Persistent cloudiness after balanced chemistry usually means your filter needs more run time, or you have fine particulate the filter can’t catch on its own. A clarifier – which bunches small particles into clumps the filter can grab – helps here. AquaDoc makes a clarifier pool owners use for exactly this situation, added at roughly 1 oz per 5,000 gallons with the pump running.

pH that keeps climbing is common in new pools and in pools where the total alkalinity is above 120 ppm. The fix is patience and small acid doses. Don’t chase pH down aggressively – you’ll overshoot and spend the next week bringing it back up. Also check aeration: fountains, waterfalls, and even a lot of splashing all raise pH.

Chlorine disappearing fast in an outdoor pool almost always means your CYA is too low or not yet stabilized. Sunlight destroys unstabilized chlorine in 2 to 4 hours. Verify your CYA is at 30 to 50 ppm before you assume something else is wrong. For more on this specific issue, the post on what happens when chlorine keeps disappearing covers it in more depth.

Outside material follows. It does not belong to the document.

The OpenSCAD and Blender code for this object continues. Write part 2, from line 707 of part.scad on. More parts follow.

Week 4: Build the Routine You’ll Stick With

By the end of week 4, your water should be stable and clear. Now the goal is turning the work you’ve been doing into a sustainable weekly habit. Most above-ground pool owners land on something like this:

  1. Test water twice a week (Monday and Thursday works well).
  2. Add chlorine as needed to hold 1 to 3 ppm free chlorine – trichlor tabs in a floater are the easiest way to maintain a baseline.
  3. Shock once a week, especially after heavy use, rain, or a heat wave.
  4. Check and clean the filter every 2 weeks. With above-ground cartridge filters, rinse the cartridge with a hose – don’t pressure wash it, and don’t use soap.
  5. Skim the surface and vacuum the floor weekly. Even light debris load affects chemistry.

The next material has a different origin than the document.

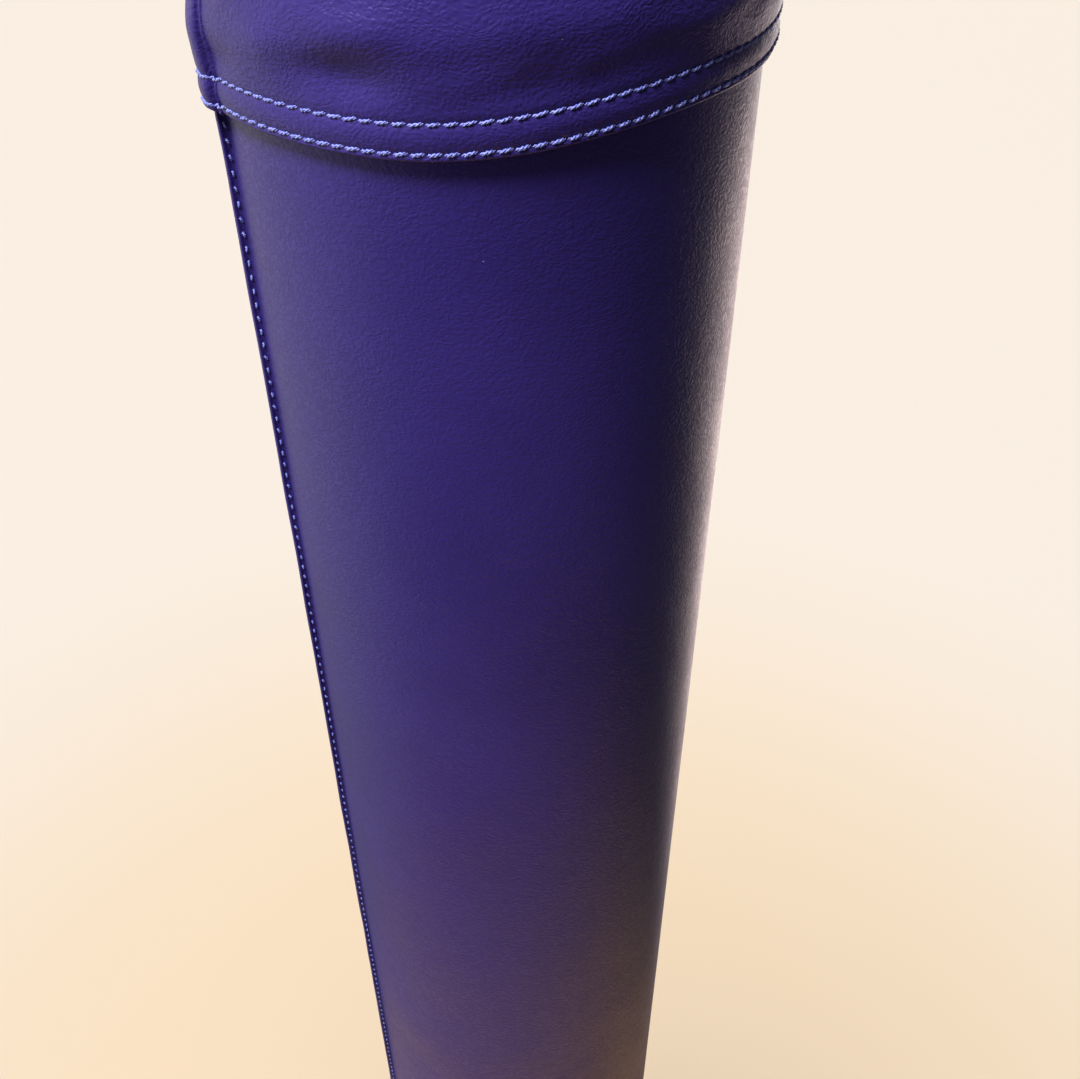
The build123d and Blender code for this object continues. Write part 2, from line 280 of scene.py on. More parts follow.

This routine takes about 20 to 30 minutes a week once you know what you’re doing. The first month was the steep part of the learning curve. Everything after this is just maintenance.

Common First-Month Mistakes Worth Knowing About

A few mistakes show up so often they’re worth naming directly. First: adding too many chemicals at once. Add one chemical, wait 4 hours with the pump running, retest, then add the next. Stacking multiple adjustments at the same time makes it impossible to know what did what. Second: not brushing the walls and floor. New liner pools especially benefit from brushing in week 1 to distribute chemicals and prevent early algae from finding a foothold. Third: skipping the initial metal treatment if you have well water. Iron above 0.3 ppm will stain your liner orange-brown fast. A metal sequestrant added during the first fill prevents this.

Frequently Asked Questions

How long does it take for a new above-ground pool to balance chemically?

Most new pools reach stable chemistry within 1 to 2 weeks if you test and adjust every 2 to 3 days. Vinyl liner off-gassing can cause pH to drift early, so don’t stop testing just because the numbers looked good on day 3.

How much shock do I add to a new above-ground pool?

Start with 1 lb of calcium hypochlorite shock per 10,000 gallons for the initial startup dose. Shock at dusk so UV doesn’t burn it off before it can circulate fully overnight.

Do I need cyanuric acid in a new above-ground pool?

Yes. Without cyanuric acid (stabilizer), outdoor chlorine degrades in direct sunlight within hours. Target 30 to 50 ppm CYA before your pool sees heavy use.

How often should I run my pump on a new above-ground pool?

Run the pump at least 8 hours per day during the first 30 days. If you see any cloudiness, bump that up to 12 hours until the water clears. Circulation is your first line of defense against water problems.

Why is my new above-ground pool cloudy after filling?

New fill water often contains metals, minerals, and high alkalinity that cause initial cloudiness. Balance total alkalinity and pH first, then add clarifier if the water doesn’t clear within 48 hours of consistent filtration.

The first month is genuinely the hardest part of pool ownership – not because the chemistry is complicated, but because everything is new and the water hasn’t settled into a pattern yet. Once you get through it, you’ll know your pool and trust your routine. That’s when owning a pool actually becomes fun.